→ DATA EXCERPT
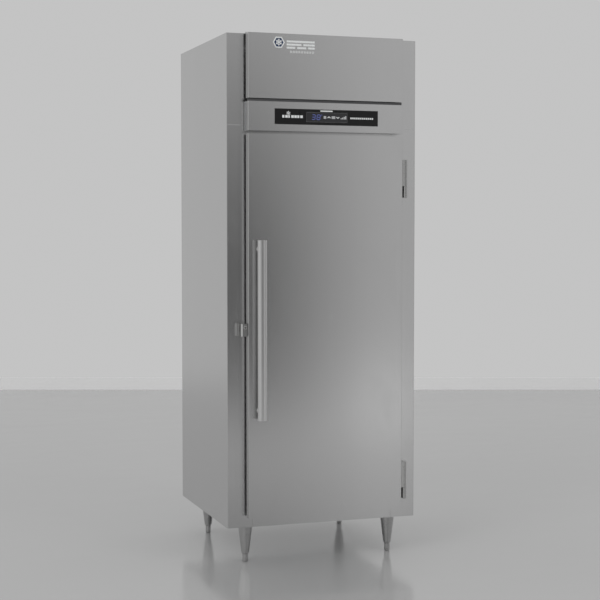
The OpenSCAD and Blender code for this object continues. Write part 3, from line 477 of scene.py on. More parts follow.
class Build:
    """Collects closed shapes into the mesh of one piece."""

    def __init__(self):
        self.bm = bmesh.new()

    def grid(self, rows, wrap_rows=False):
        """Skins rows of points that all have the same length; each row closes on itself."""
        made = [[self.bm.verts.new(point) for point in row] for row in rows]
        count, size = len(made), len(made[0])
        for i in range(count if wrap_rows else count - 1):
            for k in range(size):
                a, b = made[i], made[(i + 1) % count]
                self.bm.faces.new((a[k], a[(k + 1) % size], b[(k + 1) % size], b[k]))
        return made

    def skin(self, rows):
        """A closed body through rows of points, with its ends capped."""
        made = self.grid(rows)
        self.bm.faces.new(made[0])
        self.bm.faces.new(made[-1])

    def block(self, low, high):
        x0, y0, z0 = low
        x1, y1, z1 = high
        self.skin([[Vector((x, y, z)) for x, y in ((x0, y0), (x1, y0), (x1, y1), (x0, y1))]
                   for z in (z0, z1)])

    def prism(self, outline, origin, u, v, depth):
        """A flat outline in the directions u and v, drawn out along depth."""
        origin = Vector(origin)
        base = [origin + u * a + v * b for a, b in outline]
        self.skin([base, [point + depth for point in base]])

    def lathe(self, profile, origin, axis, steps=24):
        """A turned body: (radius, height) pairs from end to end, with its ends capped."""
        origin = Vector(origin)
        u, v = across(axis)
        spokes = [tau * k / steps for k in range(steps)]
        self.skin([[origin + axis * h + (u * cos(a) + v * sin(a)) * max(r, 0.01)
                    for a in spokes] for r, h in profile])

    def hoop(self, profile, origin, axis, steps=32):
        """A turned ring with a closed profile."""
        origin = Vector(origin)
        u, v = across(axis)
        rows = []
        for k in range(steps):
            out = u * cos(tau * k / steps) + v * sin(tau * k / steps)
            rows.append([origin + axis * h + out * r for r, h in profile])
        self.grid(rows, wrap_rows=True)

    def tube(self, points, radius, sides=8, closed=False):
        points = [Vector(p) for p in points]
        count = len(points)
        rows, side = [], None
        for i, point in enumerate(points):
            before = points[i - 1] if i or closed else point
            after = points[(i + 1) % count] if i < count - 1 or closed else point
            along = (after - before).normalized()
            side = across(along)[0] if side is None else (side - along * side.dot(along)).normalized()
            up = along.cross(side)
            rows.append([point + (side * cos(tau * k / sides)
                                  + up * sin(tau * k / sides)) * radius
                         for k in range(sides)])
        if closed:
            self.grid(rows, wrap_rows=True)
        else:
            self.skin(rows)

    def border(self, profile, half, z0, z1):
        """A profile of (inset, y) pairs run round an upright rectangle, mitred at its corners."""
        rows = []
        for sx, sz in ((-1, 0), (1, 0), (1, 1), (-1, 1)):
            rows.append([Vector((sx * (half - d), y, z0 + d if sz == 0 else z1 - d))
                         for d, y in profile])
        self.grid(rows, wrap_rows=True)

    def screw(self, place, axis, r=4.0):
        """A dished pan head."""
        self.lathe(((0.01, 0.25 * r), (0.32 * r, 0.25 * r), (0.40 * r, 0.58 * r), (0.72 * r, 0.55 * r),
                    (0.93 * r, 0.35 * r), (r, 0.08 * r), (r, -0.1 * r), (0.01, -0.1 * r)),
                   place, axis, 14)

    def screws(self, xs, ys, zs, axis, r):
        """A screw at every crossing of the given values."""
        for x in xs:
            for y in ys:
                for z in zs:
                    self.screw((x, y, z), axis, r)

    def bolt(self, place, axis, r=6.0):
        """A hexagon head on its washer."""
        self.lathe(((0.01, 0.0), (1.5 * r, 0.0), (1.5 * r, 0.14 * r), (1.44 * r, 0.2 * r),
                    (0.01, 0.2 * r)), place, axis, 20)
        self.lathe(((0.01, 0.19 * r), (r, 0.19 * r), (r, 0.75 * r), (0.86 * r, 0.9 * r),
                    (0.01, 0.9 * r)), place, axis, 6)

    def done(self, name, slot="clip_metal", body="cabinet", material=None, smooth=True, soft=0.0):
        """Makes the piece; soft is the width of its bevel."""
        bmesh.ops.scale(self.bm, vec=(MM, MM, MM), verts=self.bm.verts)
        bmesh.ops.recalc_face_normals(self.bm, faces=self.bm.faces)
        made = make_object(name, self.bm, material or SLOTS[slot])
        if smooth:
            made.data.shade_smooth()
            made.data.set_sharp_from_angle(angle=SHARP_ANGLE)
        if soft:
            soften(made, soft)
        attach(made, body)
        return made


# ---- hood: badge, stiffener, rest strip and catches

BARB_ANGLE = radians(55)
BAR_STEP = 0.02


def flake_bars(radius, width):
    """A plain six-armed snowflake, as bars (centre, angle, length, width)."""
    bars = [((0, 0), pi * k / 3 + pi / 2, 2 * radius, width) for k in range(3)]
    start, reach = 0.52 * radius, 0.36 * radius
    for k in range(6):
        a = pi * k / 3 + pi / 2
        for b in (a - BARB_ANGLE, a + BARB_ANGLE):
            centre = (start * cos(a) + reach / 2 * cos(b), start * sin(a) + reach / 2 * sin(b))
            bars.append((centre, b, reach, width * 0.9))
    return bars


def add_bars(build, origin, bars, depth):
    """Bars that cross, each a little deeper than the last, so that no two faces coincide."""
    for k, (centre, angle, length, width) in enumerate(bars):
        along = Vector((cos(angle), sin(angle))) * length / 2
        over = Vector((-sin(angle), cos(angle))) * width / 2
        outline = [Vector(centre) + along * s + over * t for s, t in ((-1, -1), (1, -1), (1, 1), (-1, 1))]
        build.prism(outline, origin, X, Z, -Y * (depth + BAR_STEP * k))


def add_dash(build, x, width, z0, z1, y, depth):
    """A printed dash with clipped corners."""
    c, x1 = min(0.8, (z1 - z0) / 3), x + width
    outline = [(x + c, z0), (x1 - c, z0), (x1, z0 + c), (x1, z1 - c), (x1 - c, z1), (x + c, z1),
               (x, z1 - c), (x, z0 + c)]
    build.prism(outline, (0, y, 0), X, Z, -Y * depth)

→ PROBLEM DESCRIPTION
Copy out only the lines running from the beginning of the data to the line with "self.bm = bmesh.new()", both ends included.

→ FINAL RESULT
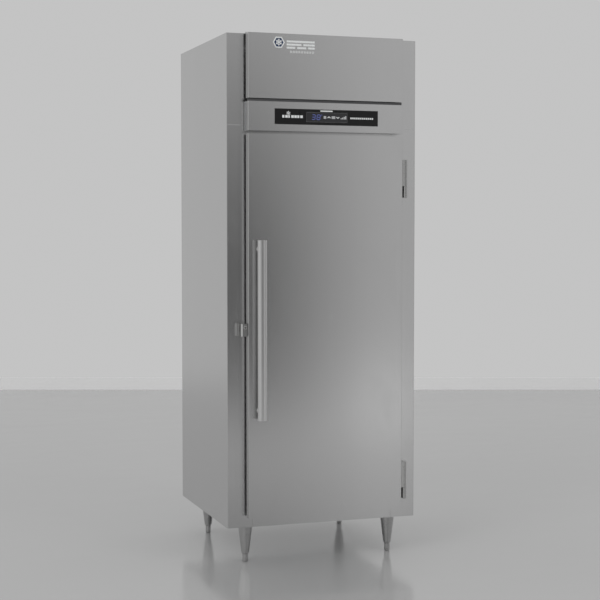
The OpenSCAD and Blender code for this object continues. Write part 3, from line 477 of scene.py on. More parts follow.
class Build:
    """Collects closed shapes into the mesh of one piece."""

    def __init__(self):
        self.bm = bmesh.new()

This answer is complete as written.